As per my current understanding, Sentry will group exception of similar type i.e all NPE would be grouped as a single event, this might not be the perfect scenario for us.
Can I somehow group exception in a different way? like the first line of the trace or something similar?
David, can you give references to relevant source code pieces?
Is this all done in the Sentry code base (interfaces?), or is the client code (Raven) also involved? I’m having a hard time to find this in the code.
Ignoring and Grouping
According to the learning resource you quoted only the exception data is relevant for grouping, given it is available:
If a stacktrace or exception is involved in a report then grouping will only consider this information.

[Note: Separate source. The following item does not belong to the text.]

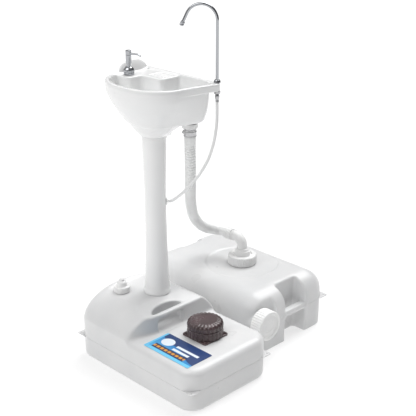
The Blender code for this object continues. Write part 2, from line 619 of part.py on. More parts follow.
# ---------------------------------------------------------------- soap pump
def make_soap_pump():
    low, high = 0.722, 0.756

    def bottle(name, wall):
        wide = block(f"{name}_wide", (-0.114 + wall, 0.001 + wall, low + wall), (-0.092 - wall, 0.086 - wall, high - wall))
        back = block(f"{name}_back", (-0.110 + wall, 0.042 + wall, low + wall), (-0.028 - wall, 0.086 - wall, high - wall))
        return join(wide, back)

    reservoir = join(bottle("reservoir", 0.0), upright("reservoir_neck", SOAP_AT, high - 0.001, DECK_TOP, 0.0108, 24))
    cut(reservoir, bottle("reservoir_space", 0.0015),
        upright("reservoir_bore", SOAP_AT, high - 0.004, 0.800, 0.0085, 24))
    part(reservoir, "soap_reservoir", "clear")

    at = (*SOAP_AT, 0.0)
    collar = turned("soap_collar", [
        (0.0061, 0.8000), (0.0061, 0.7885), (0.0095, 0.7865), (0.0142, 0.7815), (0.0142, DECK_TOP + GAP),
        (0.0090, DECK_TOP + GAP), (0.0090, 0.7820), (0.0039, 0.7840), (0.0039, 0.8000)], at=at, ring=True, steps=28)
    part(collar, "soap_collar", "chrome")
    plunger = turned("soap_plunger", [(0.0, 0.8120), (0.0034, 0.8120), (0.0034, 0.7655), (0.0070, 0.7650),
                                      (0.0070, 0.7625), (0.0, 0.7625)], at=at, steps=16)
    part(plunger, "soap_plunger", "steel")
    spring = coil("soap_spring", SOAP_AT, 0.0050, 0.8009, 0.8114, 0.0005, 3)
    part(spring, "soap_spring", "steel")
    head = turned("soap_pump_head", [
        (0.0, 0.8310), (0.0058, 0.8305), (0.0076, 0.8285), (0.0078, 0.8200), (0.0078, 0.7960), (0.0066, 0.7960),
        (0.0066, 0.8123), (0.0, 0.8123)], at=at, steps=28)
    heading = (math.cos(SOAP_SPOUT_ANGLE), math.sin(SOAP_SPOUT_ANGLE))
    reach = [(SOAP_AT[0] + d * heading[0], SOAP_AT[1] + d * heading[1]) for d in (0.004, 0.030, 0.0385)]
    join(head, cylinder("spout", (*reach[0], 0.8225), (*reach[1], 0.8225), 0.0026, 12),
         cylinder("spout_tip", (*reach[1], 0.8225 + 0.0007), (*reach[2], 0.8185), 0.0023, 12))
    part(head, "soap_pump_head", "chrome")
    dip = turned("soap_dip_tube", [(0.0022, 0.7622), (0.0022, 0.7330), (0.0012, 0.7330), (0.0012, 0.7622)],
                 at=at, ring=True, steps=12)
    part(dip, "soap_dip_tube", "clear")


# ---------------------------------------------------------------- faucet
def faucet_points():
    """Up from the ledge, then a half circle towards the bowl, then the short drop to the nozzle."""
    heading = (math.cos(FAUCET_ANGLE), math.sin(FAUCET_ANGLE))
    points = [(*FAUCET_AT, RIM_TOP + 0.0025), (*FAUCET_AT, 0.850)]
    for step in range(13):
        angle = math.pi * step / 12
        out = FAUCET_BEND * (1 - math.cos(angle))
        points.append((FAUCET_AT[0] + out * heading[0], FAUCET_AT[1] + out * heading[1],
                       FAUCET_ARCH_Z + FAUCET_BEND * math.sin(angle)))
    points.append((points[-1][0], points[-1][1], FAUCET_ARCH_Z - 0.002))
    return points


def hexagon(name, at, radius, low, high, bore):
    nut = upright(name, at, low, high, radius, 6)
    return cut(nut, upright(f"{name}_bore", at, low - 0.01, high + 0.01, bore, 24))


def make_faucet():
    at = (*FAUCET_AT, 0.0)
    points = faucet_points()
    spout = part(pipe("faucet_pipe", points, 0.004, resolution=3), "faucet_pipe", "chrome")
    tip = points[-1]
    nozzle = turned("faucet_nozzle", [(0.0, -GAP), (0.0045, -GAP), (0.0056, -0.0013), (0.0056, -0.0105),
                                      (0.0050, -0.0115), (0.0036, -0.0115), (0.0036, -0.0040), (0.0, -0.0040)],
                    at=tip, steps=24)
    part(nozzle, "faucet_nozzle", "chrome")
    turn_about("faucet_pivot", (*FAUCET_AT, RIM_TOP), spout, nozzle)
    base = turned("faucet_base", [(0.0, RIM_TOP + 0.0022), (0.0044, RIM_TOP + 0.0022), (0.0044, RIM_TOP + 0.0080),
                                  (0.0062, RIM_TOP + 0.0080), (0.0078, RIM_TOP + 0.0065),
                                  (0.0090, RIM_TOP + 0.0018), (0.0090, RIM_TOP + GAP), (0.0050, RIM_TOP + GAP),
                                  (0.0050, 0.7365), (0.0, 0.7365)], at=at, steps=28)
    part(base, "faucet_base", "chrome")
    part(hexagon("faucet_lock_nut", FAUCET_AT, 0.0088, 0.7420, LEDGE_BOTTOM - 0.0007, 0.0053), "faucet_lock_nut", "steel")
    tail = turned("faucet_tail", [(0.0, 0.7362), (0.0058, 0.7362), (0.0058, 0.7290), (0.0047, 0.7280), (0.0047, 0.7216),
                                  (0.0, 0.7216)], at=at, steps=20)
    part(tail, "faucet_tail", "steel")
    part(pipe("supply_hose", hose_path(SUPPLY_ROUTE, 0.018), SUPPLY_R), "supply_hose", "hose")


# ---------------------------------------------------------------- drain
def make_drain():
    at = (*DRAIN_AT, 0.0)
    shank_low = 0.6450
    flange_low = BOWL_FLOOR + GAP
    flange = turned("drain_flange", [(0.0250, flange_low + 0.0022), (0.0262, flange_low + 0.0012), (0.0262, flange_low),
                                     (0.0165, flange_low), (0.0165, shank_low), (0.0125, shank_low),
                                     (0.0125, flange_low), (0.0200, flange_low + 0.0018)], at=at, ring=True)
    bar_z = (0.6690, 0.6715)
    for index, (dx, dy) in enumerate([(0.0140, 0.0012), (0.0012, 0.0140)]):
        join(flange, block(f"strainer_bar_{index}", (DRAIN_AT[0] - dx, DRAIN_AT[1] - dy, bar_z[0]),
                           (DRAIN_AT[0] + dx, DRAIN_AT[1] + dy, bar_z[1])))
    part(flange, "drain_flange", "steel")
    gasket_top = DRAIN_SEAT - GAP
    gasket = turned("drain_gasket", [(0.0215, gasket_top), (0.0215, gasket_top - 0.0018), (0.0168, gasket_top - 0.0018),
                                     (0.0168, gasket_top)], at=at, ring=True)
    part(gasket, "drain_gasket", "rubber")
    nut = hexagon("drain_nut", DRAIN_AT, 0.0218, 0.6500, gasket_top - 0.0018 - GAP, 0.0168)
    part(nut, "drain_nut", "cap")
    tail = turned("drain_tail", [(0.0165, shank_low - GAP), (0.0165, shank_low - 0.0018), (0.0155, shank_low - 0.0022),
                                 (0.0155, 0.6262), (0.0120, 0.6262), (0.0120, shank_low - GAP)], at=at, ring=True)
    part(tail, "drain_tail", "cap")

    clamp_z = (0.6285, 0.6415)
    band = turned("hose_clamp", [(0.0174, clamp_z[1]), (0.0174, clamp_z[0]), (0.0158, clamp_z[0]), (0.0158, clamp_z[1])],
                  at=at, ring=True)
    ear_x = DRAIN_AT[0] - 0.0235
    join(band, block("clamp_ear", (ear_x, DRAIN_AT[1] - 0.0045, clamp_z[0] + 0.0015),
                     (DRAIN_AT[0] - 0.0166, DRAIN_AT[1] + 0.0045, clamp_z[1] - 0.0015)))
    screw_x, screw_z = ear_x + 0.0030, sum(clamp_z) / 2
    cut(band, cylinder("clamp_hole", (screw_x, DRAIN_AT[1] - 0.03, screw_z), (screw_x, DRAIN_AT[1] + 0.03, screw_z), 0.0018, 12))
    part(band, "hose_clamp", "steel")
    screw = cylinder("clamp_screw", (screw_x, DRAIN_AT[1] - 0.0048, screw_z), (screw_x, DRAIN_AT[1] - 0.0068, screw_z), 0.0030, 12)
    join(screw, cylinder("clamp_shank", (screw_x, DRAIN_AT[1] - 0.0055, screw_z), (screw_x, DRAIN_AT[1] + 0.0070, screw_z), 0.0015, 12))
    part(screw, "clamp_screw", "steel")
    part(pipe("drain_hose", hose_path(DRAIN_ROUTE, 0.028), DRAIN_HOSE_R, resolution=3), "drain_hose", "hose")


# ---------------------------------------------------------------- waste tank
def waste_notches(grow):
    """The cut through each end of the tank that leaves a bar to lift it by."""
    cutters = []
    y = (WASTE_HANDLE_Y[0] - grow, WASTE_HANDLE_Y[1] + grow)
    for side, edge in ((1, WASTE_X[1]), (-1, WASTE_X[0])):
        inner = edge - side * (WASTE_HANDLE_DEPTH + grow)
        bar = edge - side * (WASTE_BAR_DEPTH - grow)
        outer = edge + side * 0.050
        spans = [("slot", inner, bar, -0.1, 0.3), ("over", inner, outer, WASTE_BAR_Z[1] - grow, 0.3),
                 ("under", inner, outer, -0.1, WASTE_BAR_Z[0] + grow)]
        for name, x_a, x_b, low, high in spans:
            cutters.append(block(f"waste_{name}_{side}_{grow}", (min(x_a, x_b), y[0], low), (max(x_a, x_b), y[1], high)))
    return cutters


def waste_body(shrink):
    levels = [(0.000, 0.015), (0.003, 0.006), (0.010, 0.0015), (0.020, 0.0), (0.105, 0.0), (0.125, 0.003),
              (0.141, 0.0095), (0.153, 0.019), (0.161, 0.032), (0.1648, 0.048), (WASTE_TOP, 0.066)]
    body = rounded_block(f"waste_low_{shrink}", WASTE_X, WASTE_Y, levels, WASTE_CORNER, shrink)
    recess_z = WASTE_TOP - 0.0025 - shrink
    corner = block(f"drain_corner_{shrink}", (DRAIN_WALL_X - shrink, 0.05, 0.036 - shrink),
                   (0.300, DRAIN_CAP_AT[0] + 0.050 + shrink, 0.300))
    cut(body, upright(f"cap_disc_{shrink}", WASTE_CAP_AT, recess_z, 0.300, WASTE_DISC_R + shrink, 48), corner,
        *waste_notches(shrink))
    return body


def make_waste_tank():
    tank = waste_body(0.0)
    join(tank, *parting_ears("waste", WASTE_X, WASTE_Y, WASTE_PARTING, [(1, 1), (-1, 1), (-1, -1)]))
    cut(tank, waste_body(WALL))
    y, z = DRAIN_CAP_AT
    join(tank, upright("waste_neck", WASTE_CAP_AT, 0.1615, 0.1840, 0.0340, 40),
         cylinder("drain_neck", (DRAIN_WALL_X - 0.002, y, z), (0.2380, y, z), 0.0350, 40))
    cut(tank, upright("waste_bore", WASTE_CAP_AT, 0.1500, 0.2000, 0.0260, 32),
        cylinder("drain_bore", (DRAIN_WALL_X - 0.012, y, z), (0.2600, y, z), 0.0280, 32))
    part(tank, "waste_tank", "tank")


def make_drain_cap():
    at = (0.0, DRAIN_CAP_AT[0], DRAIN_CAP_AT[1])
    cap = turned("drain_cap", [(0.0, 0.2460), (0.0335, 0.2460), (0.0360, 0.2500), (0.0405, 0.2500), (0.0430, 0.2478),
                               (0.0430, 0.2145), (0.0424, 0.2135), (0.0354, 0.2135), (0.0354, 0.2401), (0.0, 0.2401)],
                 at=at, axis="X", steps=32)
    part(cap, "drain_cap", "cap")
    gasket = turned("drain_cap_gasket", [(0.0348, 0.2398), (0.0348, 0.2383), (0.0285, 0.2383), (0.0285, 0.2398)],
                    at=at, axis="X", ring=True)
    part(gasket, "drain_cap_gasket", "rubber")


def make_waste_cap():
    at = (*WASTE_CAP_AT, 0.0)
    ring = turned("waste_cap_ring", [(0.0395, 0.1920), (0.0430, 0.1895), (0.0430, 0.1655), (0.0425, 0.1645),
                                     (0.0344, 0.1645), (0.0344, 0.1885), (0.0290, 0.1885), (0.0290, 0.1920)],
                  at=at, ring=True, steps=32)
    part(ring, "waste_cap_ring", "cap")
    gasket = turned("waste_cap_gasket", [(0.0335, 0.1856), (0.0335, 0.1843), (0.0265, 0.1843), (0.0265, 0.1856)],
                    at=at, ring=True)
    part(gasket, "waste_cap_gasket", "rubber")

    bend = 0.026
    stack = [(0.1859, 0.0330), (0.1881, 0.0330), (0.18815, 0.0230), (0.2030, 0.0230), (0.2045, 0.0190), (0.2100, 0.0190),
             (0.2110, 0.0150)]
    points = [(*WASTE_CAP_AT, height) for height, width in stack]
    widths = [width for height, width in stack]
    for step in range(9):
        angle = math.pi / 2 * step / 8
        points.append((WASTE_CAP_AT[0] - bend * (1 - math.cos(angle)), WASTE_CAP_AT[1], ELBOW_Z - bend + bend * math.sin(angle)))
        widths.append(0.0150)
    points.append((-0.0277, WASTE_CAP_AT[1], ELBOW_Z))
    widths.append(0.0150)
    elbow = pipe("waste_elbow", points, 1.0, resolution=4, widths=widths)
    part(elbow, "waste_elbow", "cap")
    cuff = cylinder("hose_cuff", (-0.0550, WASTE_CAP_AT[1], ELBOW_Z), (-0.0280, WASTE_CAP_AT[1], ELBOW_Z), 0.0172, 24)
    part(cuff, "hose_cuff", "hose")


make_fresh_tank()
make_fill_cap()
make_foot_pump()
make_label()
make_pedestal()
make_basin()
make_soap_pump()
make_faucet()
make_drain()
make_waste_tank()
make_drain_cap()
make_waste_cap()
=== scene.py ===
"""The looks of a portable handwash sink: blow-moulded tanks, a moulded basin on a pedestal, a plated
gooseneck faucet and soap pump, a fluted rubber foot pump, and two hoses.

Shapes are worked out as whole arrays. There are three kinds: a profile turned about an axis, a ring
carried along a path, and a solid given by a field that is negative inside it.
"""
import functools
import json
import math

import bpy
import numpy as np
from mathutils import Matrix


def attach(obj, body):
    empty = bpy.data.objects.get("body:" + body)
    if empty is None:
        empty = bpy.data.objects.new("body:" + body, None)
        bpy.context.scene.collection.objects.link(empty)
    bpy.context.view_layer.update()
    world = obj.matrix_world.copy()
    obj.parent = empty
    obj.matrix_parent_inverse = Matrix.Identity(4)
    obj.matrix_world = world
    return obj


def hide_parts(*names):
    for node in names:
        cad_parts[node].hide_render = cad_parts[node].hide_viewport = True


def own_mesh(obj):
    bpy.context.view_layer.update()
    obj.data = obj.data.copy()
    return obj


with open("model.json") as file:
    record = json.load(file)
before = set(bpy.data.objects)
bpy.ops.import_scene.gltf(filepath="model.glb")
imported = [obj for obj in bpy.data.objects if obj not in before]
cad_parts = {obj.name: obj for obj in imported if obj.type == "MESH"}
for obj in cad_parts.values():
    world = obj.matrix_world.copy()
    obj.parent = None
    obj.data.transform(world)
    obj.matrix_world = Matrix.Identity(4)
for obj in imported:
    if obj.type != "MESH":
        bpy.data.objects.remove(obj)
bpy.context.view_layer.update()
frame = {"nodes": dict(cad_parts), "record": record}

TURN = 2 * math.pi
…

Does this mean if we need to filter or ignore the same exception, say, for different web browsers then this information is not possible to have; you get a single, aggregated logging item (event) in Sentry regardless of other, say, front-end related, details. Is this correct?
What happens with additional information (that causes aggregation not to happen) when events are merged manually in Sentry? Which information is thrown away (if any)?
Does this mean filtering or ignoring exceptions for specific tags, say, specific browsers, devices or OSes is not reliably possible (because some information may be thrown away or ignored to facilitate aggregation)?
I need to be able to explain to my fellow developers:
Filtering seems to be possible from the Sentry user interface, but is all data, are all reported exceptions, represented?
When we ignore an event “what” will actually be ignored? An identical exception when it pops up again? Or does everything have to match (even, say, the web browser version, device or OS)?
Ignoring seems to be “generic” from the Sentry user interface. Ignoring very specific events (e.g. based on an exact match of specific tags, such as a web browser), is that possible?
Does Sentry “learn” from performing manual merges on events? I.e., will similar events be merged automatically into the now merged event the next time they pop up? (It doesn’t seem so.)
P.S.: We’re currently interested in JavaScript and PHP exception logging only. If that helps to make an answer more concise.
@bittner its almost all inside of Sentry itself. The SDKs do provide a way override the behavior (‘checksum’, deprecated, and ‘fingerprint’).
Here’s more or less how it works:
Each interface provides a couple of hash abstractions. For example, here’s where a portion of an exception enters:
To answer a few of your questions:
Does this mean if we need to filter or ignore the same exception, say, for different web browsers then this information is not possible to have; you get a single, aggregated logging item (event) in Sentry regardless of other, say, front-end related, details. Is this correct?
Our long term goal is to aggregate by root cause. We dont achieve this as well as we’d like, and there’s some efforts going to improve our standard heuristics as well as some basic machine learning concepts to find similar-but-not-exact matches.
What happens with additional information (that causes aggregation not to happen) when events are merged manually in Sentry? Which information is thrown away (if any)?
At this stage I believe we say “no data is lost on merging”. That may not be 100% true yet, but there’s an effort undergoing that allows you to merge, split, rehash, etc events (on the backend) which is needed to power some upcoming things.
Does this mean filtering or ignoring exceptions for specific tags, say, specific browsers, devices or OSes is not reliably possible (because some information may be thrown away or ignored to facilitate aggregation)?
Nope, works very well. Filtering/ignore behavior happens before aggregation, but after processing.
Sorry for reviving this old thread. But a problem related to exception grouping has caused us to start ignoring alerts from Sentry and I’m wondering if we missed something obvious.
This problem is: whenever we add a few lines to a file, line no will change for a good part of that file. The any exception that involves that file will likely have its stack trace changed with it.
For example:
… changed_file.py in not_changed_method at line 217
…
becomes
… changed_file.py in not_changed_method at line 223
…
Essentially what has been happening to us is every time we push a release, we will get quite a few “new” errors that are just duplicates of existing ones. Since we release very often, this problem has caused us to start not paying attention to emails from Sentry, which has largely defeated our original motivation to adopt Sentry.
Document https://docs.sentry.io/data-management/rollups/?platform=python mentioned “normalized” context line. I’m not sure what that exactly means but in our experience we have not found any case when Sentry is smart enough to understand some line no changes in the stack trace actually don’t matter.
Other than this problem, Sentry is a great piece of software. Thank you for creating it all developers in the world!